After graduating with a master's degree, Mr. Hadley joined the faculty of the University of Connecticut, where he taught vocal literature and foreign-language diction and gave private voice lessons. It was the late Beverly Sills, then artistic director of the New York City Opera, who gave him his first break and engaged him for the company.
"During my seven years with the New York City Opera, I was asked many times to sing parts I felt were inappropriate for my voice, and I never found that saying no was a liability for me," he later remembered. "When my career really began to take off at the end of those seven years, it wasn't because I chose to sing 'Il trovatore' or 'Tosca' or anything that heavy. It was because I continued to sing Mozart, Donizetti and Massenet -- the music I like to sing and am good at."
His first appearance with the Washington Opera led directly to international attention. In 1980, Mr. Hadley appeared as a last-minute substitute in "Barbiere," and the grateful company's directors were impressed enough to invite him to appear at Ronald Reagan's inaugural gala at the Kennedy Center.
There, he was heard by Lorin Maazel, at that time director of the Vienna State Opera. He invited Mr. Hadley to sing his first appearances in Europe.
Later career highlights included singing the title role in Leonard Bernstein's "Candide" on a Deutsche Grammophon recording that was one of the composer-conductor's last projects.
In 1993, he sang in the first performance of Myron Fink's "The Conquistador." At the Met in 1999, he created the role of "The Great Gatsby" in John Harbison's setting of the F. Scott Fitzgerald novel.
On a less distinguished note, he sang in the premiere and in the only recording of Paul McCartney's critically abhorred "Liverpool Oratorio."

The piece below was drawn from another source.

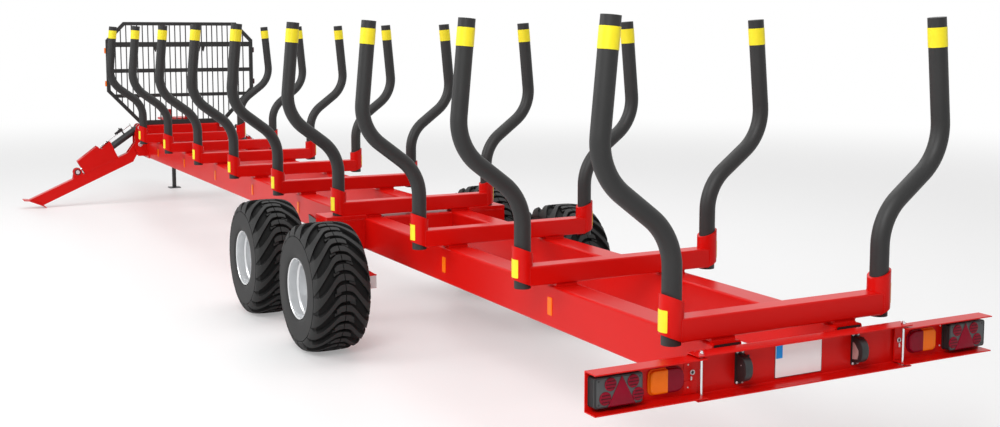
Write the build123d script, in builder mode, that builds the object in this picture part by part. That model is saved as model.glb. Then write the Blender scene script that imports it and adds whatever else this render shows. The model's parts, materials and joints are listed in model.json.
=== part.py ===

Mr. Hadley was known as an exemplary colleague -- friendly, interested and good-humored. Yet in the past few years, he had seemed to be struggling. In 2006, he made the news when he was arrested and charged with drunken driving while sitting in a car on New York's Riverside Drive. The charges were later dropped.
He is survived by two sons, Nathan and Ryan, from a marriage to Cheryll Drake Hadley, which ended in divorce; and a sister.